BEGIN Information given

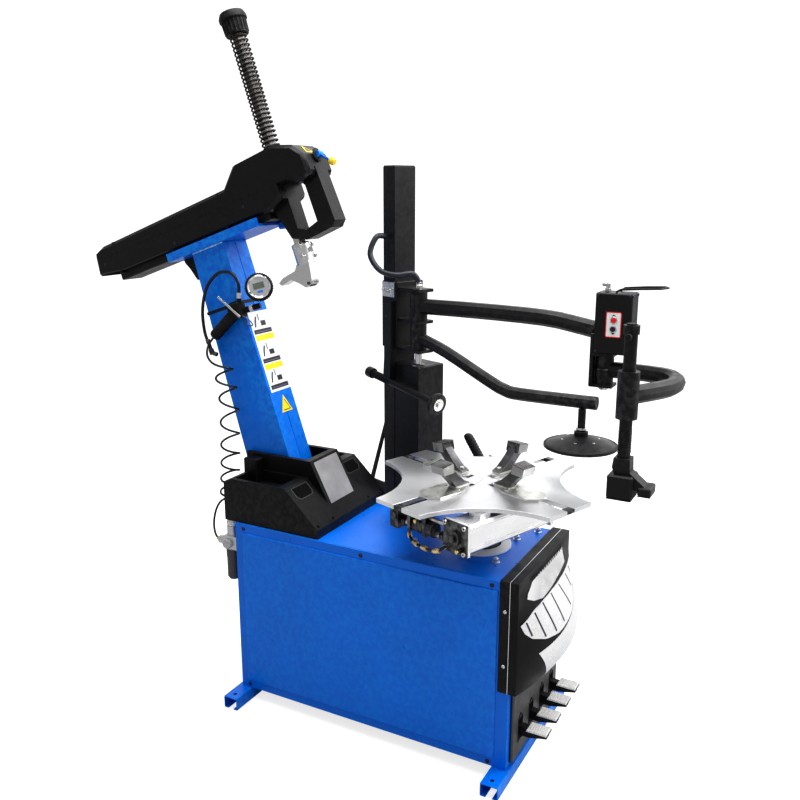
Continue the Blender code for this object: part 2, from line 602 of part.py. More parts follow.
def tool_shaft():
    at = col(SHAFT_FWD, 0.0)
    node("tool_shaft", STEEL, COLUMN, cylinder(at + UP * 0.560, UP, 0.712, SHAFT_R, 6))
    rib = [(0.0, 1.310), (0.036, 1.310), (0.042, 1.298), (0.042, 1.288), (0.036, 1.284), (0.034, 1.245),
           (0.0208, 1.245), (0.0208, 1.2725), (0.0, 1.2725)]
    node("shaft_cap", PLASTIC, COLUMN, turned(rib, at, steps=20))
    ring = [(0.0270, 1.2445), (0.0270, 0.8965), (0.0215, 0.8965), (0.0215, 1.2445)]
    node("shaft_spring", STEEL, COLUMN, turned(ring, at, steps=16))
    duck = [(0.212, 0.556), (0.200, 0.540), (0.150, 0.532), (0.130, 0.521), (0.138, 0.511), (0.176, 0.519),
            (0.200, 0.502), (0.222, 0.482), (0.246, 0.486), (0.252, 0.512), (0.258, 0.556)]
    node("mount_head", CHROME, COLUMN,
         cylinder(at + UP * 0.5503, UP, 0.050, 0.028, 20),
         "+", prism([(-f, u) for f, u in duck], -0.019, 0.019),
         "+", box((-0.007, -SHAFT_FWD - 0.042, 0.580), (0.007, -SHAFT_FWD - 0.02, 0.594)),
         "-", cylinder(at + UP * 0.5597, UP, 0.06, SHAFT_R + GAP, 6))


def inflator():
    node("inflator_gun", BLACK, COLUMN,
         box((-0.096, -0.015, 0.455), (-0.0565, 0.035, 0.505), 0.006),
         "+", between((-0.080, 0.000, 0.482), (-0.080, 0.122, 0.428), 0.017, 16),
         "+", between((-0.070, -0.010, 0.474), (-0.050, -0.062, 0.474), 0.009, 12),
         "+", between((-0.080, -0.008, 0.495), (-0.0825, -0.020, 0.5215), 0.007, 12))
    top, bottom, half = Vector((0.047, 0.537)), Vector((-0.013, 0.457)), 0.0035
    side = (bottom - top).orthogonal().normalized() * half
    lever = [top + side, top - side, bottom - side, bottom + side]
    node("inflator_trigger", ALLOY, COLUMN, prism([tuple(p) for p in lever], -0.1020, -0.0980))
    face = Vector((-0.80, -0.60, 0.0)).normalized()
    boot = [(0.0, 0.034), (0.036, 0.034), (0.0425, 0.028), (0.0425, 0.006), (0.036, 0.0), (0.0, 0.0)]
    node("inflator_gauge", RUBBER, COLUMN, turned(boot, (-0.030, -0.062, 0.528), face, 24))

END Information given
BEGIN Information given

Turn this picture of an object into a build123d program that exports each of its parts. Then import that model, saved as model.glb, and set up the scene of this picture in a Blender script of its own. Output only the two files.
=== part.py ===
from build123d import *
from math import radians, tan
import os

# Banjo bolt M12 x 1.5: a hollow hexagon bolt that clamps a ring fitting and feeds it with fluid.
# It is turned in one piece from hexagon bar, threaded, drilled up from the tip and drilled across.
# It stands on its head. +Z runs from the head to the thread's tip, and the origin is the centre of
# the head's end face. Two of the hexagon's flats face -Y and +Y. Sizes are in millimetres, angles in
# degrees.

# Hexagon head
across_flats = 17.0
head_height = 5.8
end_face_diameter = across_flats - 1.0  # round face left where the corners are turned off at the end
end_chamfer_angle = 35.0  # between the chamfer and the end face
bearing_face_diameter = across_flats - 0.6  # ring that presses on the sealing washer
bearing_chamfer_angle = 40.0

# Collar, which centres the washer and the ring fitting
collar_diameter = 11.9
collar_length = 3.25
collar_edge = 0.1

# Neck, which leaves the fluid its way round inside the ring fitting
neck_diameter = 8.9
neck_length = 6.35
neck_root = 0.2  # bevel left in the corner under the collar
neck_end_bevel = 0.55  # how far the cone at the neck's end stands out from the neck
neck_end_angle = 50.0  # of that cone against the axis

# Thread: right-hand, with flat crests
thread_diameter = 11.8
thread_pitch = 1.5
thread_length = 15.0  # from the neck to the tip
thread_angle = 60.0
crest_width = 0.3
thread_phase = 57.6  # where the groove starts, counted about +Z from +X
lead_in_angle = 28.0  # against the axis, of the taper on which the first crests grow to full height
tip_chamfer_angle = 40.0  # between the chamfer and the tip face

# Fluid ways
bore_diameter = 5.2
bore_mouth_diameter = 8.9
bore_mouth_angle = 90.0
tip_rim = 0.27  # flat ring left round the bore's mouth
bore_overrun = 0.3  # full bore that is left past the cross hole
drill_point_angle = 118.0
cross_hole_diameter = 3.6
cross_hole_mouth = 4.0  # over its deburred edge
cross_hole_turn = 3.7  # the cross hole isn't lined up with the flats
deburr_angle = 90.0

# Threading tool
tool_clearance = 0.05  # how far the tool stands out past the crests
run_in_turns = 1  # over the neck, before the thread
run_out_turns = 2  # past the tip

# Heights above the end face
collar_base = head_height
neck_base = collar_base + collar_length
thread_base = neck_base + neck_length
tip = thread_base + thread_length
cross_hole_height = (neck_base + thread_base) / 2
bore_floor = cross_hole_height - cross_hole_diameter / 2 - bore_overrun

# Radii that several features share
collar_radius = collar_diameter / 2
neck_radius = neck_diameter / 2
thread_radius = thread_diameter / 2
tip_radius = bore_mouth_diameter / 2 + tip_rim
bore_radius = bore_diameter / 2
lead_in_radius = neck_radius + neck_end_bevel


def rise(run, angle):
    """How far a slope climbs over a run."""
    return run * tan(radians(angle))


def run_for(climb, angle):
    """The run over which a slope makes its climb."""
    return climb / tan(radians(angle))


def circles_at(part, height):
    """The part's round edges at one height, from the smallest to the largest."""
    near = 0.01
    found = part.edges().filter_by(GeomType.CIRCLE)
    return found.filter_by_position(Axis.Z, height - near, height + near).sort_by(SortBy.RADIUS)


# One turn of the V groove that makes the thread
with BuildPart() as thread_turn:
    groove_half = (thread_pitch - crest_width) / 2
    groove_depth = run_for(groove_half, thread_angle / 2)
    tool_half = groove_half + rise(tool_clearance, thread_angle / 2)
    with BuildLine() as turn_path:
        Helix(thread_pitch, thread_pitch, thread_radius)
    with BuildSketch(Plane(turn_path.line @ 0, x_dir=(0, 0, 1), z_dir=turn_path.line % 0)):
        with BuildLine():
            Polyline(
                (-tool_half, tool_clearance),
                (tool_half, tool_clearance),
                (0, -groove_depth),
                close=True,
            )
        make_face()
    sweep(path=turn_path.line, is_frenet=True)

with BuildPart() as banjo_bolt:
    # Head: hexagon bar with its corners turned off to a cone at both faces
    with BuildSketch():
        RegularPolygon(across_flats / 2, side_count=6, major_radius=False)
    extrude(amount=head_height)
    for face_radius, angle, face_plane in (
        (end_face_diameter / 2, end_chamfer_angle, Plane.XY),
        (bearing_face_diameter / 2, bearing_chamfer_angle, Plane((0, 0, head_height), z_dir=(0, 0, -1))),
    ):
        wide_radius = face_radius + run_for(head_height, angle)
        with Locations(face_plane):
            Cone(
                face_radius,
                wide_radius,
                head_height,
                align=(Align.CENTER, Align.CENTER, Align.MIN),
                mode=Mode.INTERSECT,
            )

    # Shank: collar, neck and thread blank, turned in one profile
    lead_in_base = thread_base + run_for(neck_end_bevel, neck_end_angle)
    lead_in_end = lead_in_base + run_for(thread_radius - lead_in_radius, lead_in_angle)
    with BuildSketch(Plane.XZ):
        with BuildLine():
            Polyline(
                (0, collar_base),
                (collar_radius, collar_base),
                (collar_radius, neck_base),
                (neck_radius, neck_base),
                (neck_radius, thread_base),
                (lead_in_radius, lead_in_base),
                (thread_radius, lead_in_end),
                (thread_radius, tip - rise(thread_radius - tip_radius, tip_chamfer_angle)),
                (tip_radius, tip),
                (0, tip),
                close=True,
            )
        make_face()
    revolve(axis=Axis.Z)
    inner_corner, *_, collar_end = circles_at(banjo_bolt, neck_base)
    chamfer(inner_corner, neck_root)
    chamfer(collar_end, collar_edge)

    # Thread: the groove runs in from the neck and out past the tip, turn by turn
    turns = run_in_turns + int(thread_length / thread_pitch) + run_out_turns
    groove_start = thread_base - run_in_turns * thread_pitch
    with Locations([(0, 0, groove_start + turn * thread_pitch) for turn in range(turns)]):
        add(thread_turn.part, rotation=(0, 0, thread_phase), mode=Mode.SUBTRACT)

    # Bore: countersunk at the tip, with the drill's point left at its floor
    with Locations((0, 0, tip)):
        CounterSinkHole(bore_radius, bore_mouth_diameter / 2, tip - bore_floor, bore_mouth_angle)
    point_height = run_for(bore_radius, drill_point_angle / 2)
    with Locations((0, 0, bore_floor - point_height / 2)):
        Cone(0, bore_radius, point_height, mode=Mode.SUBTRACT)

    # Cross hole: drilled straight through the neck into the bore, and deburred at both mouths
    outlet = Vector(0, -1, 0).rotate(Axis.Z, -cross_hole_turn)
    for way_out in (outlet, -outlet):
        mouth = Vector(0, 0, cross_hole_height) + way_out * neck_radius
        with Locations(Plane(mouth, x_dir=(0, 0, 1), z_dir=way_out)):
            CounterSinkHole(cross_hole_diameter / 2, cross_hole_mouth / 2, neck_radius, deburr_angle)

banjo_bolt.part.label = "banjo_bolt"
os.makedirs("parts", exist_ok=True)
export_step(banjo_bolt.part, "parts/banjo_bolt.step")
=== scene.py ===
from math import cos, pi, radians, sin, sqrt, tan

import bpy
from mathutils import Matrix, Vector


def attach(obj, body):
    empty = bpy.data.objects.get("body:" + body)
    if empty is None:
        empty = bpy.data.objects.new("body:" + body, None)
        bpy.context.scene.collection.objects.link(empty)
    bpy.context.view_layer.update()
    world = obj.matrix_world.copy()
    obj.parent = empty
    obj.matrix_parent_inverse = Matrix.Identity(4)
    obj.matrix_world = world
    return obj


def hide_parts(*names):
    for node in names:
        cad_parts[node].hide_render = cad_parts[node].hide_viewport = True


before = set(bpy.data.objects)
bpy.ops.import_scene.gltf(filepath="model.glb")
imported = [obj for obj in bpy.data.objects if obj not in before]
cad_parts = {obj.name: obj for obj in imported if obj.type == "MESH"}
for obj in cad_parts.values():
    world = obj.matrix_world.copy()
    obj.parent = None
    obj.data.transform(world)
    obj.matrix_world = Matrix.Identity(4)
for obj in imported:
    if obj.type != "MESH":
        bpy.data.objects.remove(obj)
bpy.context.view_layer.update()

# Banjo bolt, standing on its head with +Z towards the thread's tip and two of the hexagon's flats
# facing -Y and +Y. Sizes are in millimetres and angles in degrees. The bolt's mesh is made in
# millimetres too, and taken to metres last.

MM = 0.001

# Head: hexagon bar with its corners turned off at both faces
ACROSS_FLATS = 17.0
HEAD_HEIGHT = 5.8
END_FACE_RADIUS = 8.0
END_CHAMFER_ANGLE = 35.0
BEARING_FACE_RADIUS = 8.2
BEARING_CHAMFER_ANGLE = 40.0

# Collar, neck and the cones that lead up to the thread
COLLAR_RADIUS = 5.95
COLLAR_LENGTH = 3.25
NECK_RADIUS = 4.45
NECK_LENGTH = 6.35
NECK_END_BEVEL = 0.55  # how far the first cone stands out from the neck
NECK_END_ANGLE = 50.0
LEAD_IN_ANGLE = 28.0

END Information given
BEGIN Information given

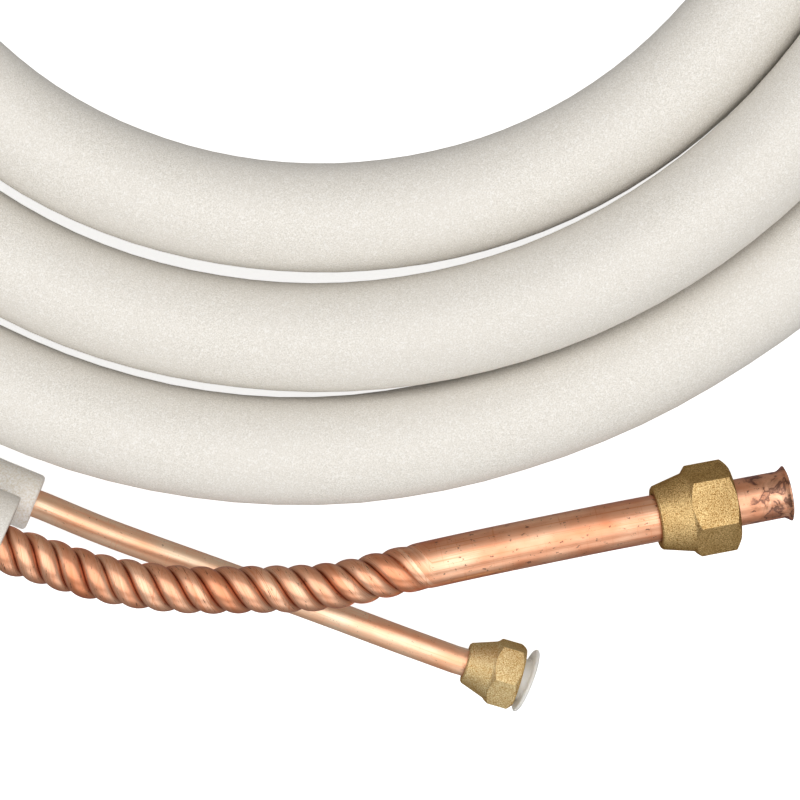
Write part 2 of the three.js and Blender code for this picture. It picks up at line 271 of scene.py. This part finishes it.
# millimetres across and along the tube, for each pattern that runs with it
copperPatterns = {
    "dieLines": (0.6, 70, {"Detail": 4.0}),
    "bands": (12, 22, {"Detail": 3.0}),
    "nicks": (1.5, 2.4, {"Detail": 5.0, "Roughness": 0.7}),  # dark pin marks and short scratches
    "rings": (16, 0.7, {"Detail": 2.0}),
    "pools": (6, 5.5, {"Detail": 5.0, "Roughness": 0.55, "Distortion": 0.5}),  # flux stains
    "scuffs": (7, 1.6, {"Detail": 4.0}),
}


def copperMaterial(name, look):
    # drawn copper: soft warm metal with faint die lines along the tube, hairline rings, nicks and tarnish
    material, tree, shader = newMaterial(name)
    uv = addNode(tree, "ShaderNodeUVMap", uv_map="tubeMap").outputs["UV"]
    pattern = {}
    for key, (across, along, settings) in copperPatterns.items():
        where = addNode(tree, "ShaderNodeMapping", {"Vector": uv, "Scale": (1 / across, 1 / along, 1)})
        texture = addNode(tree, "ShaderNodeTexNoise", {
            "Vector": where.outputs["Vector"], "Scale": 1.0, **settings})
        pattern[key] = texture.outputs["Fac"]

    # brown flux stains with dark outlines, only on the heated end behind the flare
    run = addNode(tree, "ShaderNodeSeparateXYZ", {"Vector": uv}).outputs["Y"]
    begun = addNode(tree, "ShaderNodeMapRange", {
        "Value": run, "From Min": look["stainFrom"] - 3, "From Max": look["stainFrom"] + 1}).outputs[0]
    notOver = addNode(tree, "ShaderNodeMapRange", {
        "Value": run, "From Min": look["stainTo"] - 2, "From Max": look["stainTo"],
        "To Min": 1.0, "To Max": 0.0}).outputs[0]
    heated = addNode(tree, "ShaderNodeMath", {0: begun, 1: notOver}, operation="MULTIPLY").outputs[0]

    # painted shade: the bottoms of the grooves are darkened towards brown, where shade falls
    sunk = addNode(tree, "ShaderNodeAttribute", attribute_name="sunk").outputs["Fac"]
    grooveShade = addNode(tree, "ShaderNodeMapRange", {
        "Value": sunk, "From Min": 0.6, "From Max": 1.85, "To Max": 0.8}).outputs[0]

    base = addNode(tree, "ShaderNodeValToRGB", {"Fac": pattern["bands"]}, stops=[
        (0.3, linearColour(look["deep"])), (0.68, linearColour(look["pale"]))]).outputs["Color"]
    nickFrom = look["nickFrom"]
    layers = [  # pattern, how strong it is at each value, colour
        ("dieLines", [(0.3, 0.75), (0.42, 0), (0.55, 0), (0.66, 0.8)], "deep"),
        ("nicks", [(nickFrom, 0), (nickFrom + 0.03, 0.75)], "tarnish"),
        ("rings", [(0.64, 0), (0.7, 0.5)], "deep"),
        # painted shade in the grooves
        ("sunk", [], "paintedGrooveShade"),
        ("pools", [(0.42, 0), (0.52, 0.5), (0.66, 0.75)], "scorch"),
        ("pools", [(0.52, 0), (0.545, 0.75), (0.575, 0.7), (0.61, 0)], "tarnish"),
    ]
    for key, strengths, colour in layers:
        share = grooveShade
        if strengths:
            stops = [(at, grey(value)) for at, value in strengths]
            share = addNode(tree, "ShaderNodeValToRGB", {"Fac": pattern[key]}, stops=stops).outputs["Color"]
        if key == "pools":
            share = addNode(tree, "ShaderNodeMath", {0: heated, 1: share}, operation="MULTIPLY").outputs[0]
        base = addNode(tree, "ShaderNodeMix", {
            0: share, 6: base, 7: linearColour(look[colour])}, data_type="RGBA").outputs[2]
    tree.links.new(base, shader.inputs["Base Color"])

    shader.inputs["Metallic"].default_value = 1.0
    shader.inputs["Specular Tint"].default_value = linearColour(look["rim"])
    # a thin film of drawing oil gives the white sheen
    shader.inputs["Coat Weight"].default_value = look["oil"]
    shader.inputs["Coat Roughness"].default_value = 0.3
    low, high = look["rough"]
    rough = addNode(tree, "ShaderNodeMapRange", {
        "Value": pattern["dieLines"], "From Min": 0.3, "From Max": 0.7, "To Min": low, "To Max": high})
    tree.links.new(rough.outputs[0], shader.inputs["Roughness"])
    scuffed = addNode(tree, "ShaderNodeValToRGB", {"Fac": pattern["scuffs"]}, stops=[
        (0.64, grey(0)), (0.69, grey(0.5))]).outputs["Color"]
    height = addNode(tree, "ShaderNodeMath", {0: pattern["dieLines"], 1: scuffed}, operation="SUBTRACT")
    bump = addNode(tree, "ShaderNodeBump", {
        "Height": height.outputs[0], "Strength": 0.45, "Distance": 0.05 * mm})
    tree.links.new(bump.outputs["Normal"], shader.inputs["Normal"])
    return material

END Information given

▶ Task description
Nothing but the lines from the line that contains "# Cross hole: drilled" through the line that contains "cad_parts[node].hide_render = cad_parts[node].hide_viewport" should be given again, each exactly as it stands, both ends included.

▶ Task solution
    # Cross hole: drilled straight through the neck into the bore, and deburred at both mouths
    outlet = Vector(0, -1, 0).rotate(Axis.Z, -cross_hole_turn)
    for way_out in (outlet, -outlet):
        mouth = Vector(0, 0, cross_hole_height) + way_out * neck_radius
        with Locations(Plane(mouth, x_dir=(0, 0, 1), z_dir=way_out)):
            CounterSinkHole(cross_hole_diameter / 2, cross_hole_mouth / 2, neck_radius, deburr_angle)

banjo_bolt.part.label = "banjo_bolt"
os.makedirs("parts", exist_ok=True)
export_step(banjo_bolt.part, "parts/banjo_bolt.step")
=== scene.py ===
from math import cos, pi, radians, sin, sqrt, tan

import bpy
from mathutils import Matrix, Vector


def attach(obj, body):
    empty = bpy.data.objects.get("body:" + body)
    if empty is None:
        empty = bpy.data.objects.new("body:" + body, None)
        bpy.context.scene.collection.objects.link(empty)
    bpy.context.view_layer.update()
    world = obj.matrix_world.copy()
    obj.parent = empty
    obj.matrix_parent_inverse = Matrix.Identity(4)
    obj.matrix_world = world
    return obj


def hide_parts(*names):
    for node in names:
        cad_parts[node].hide_render = cad_parts[node].hide_viewport = True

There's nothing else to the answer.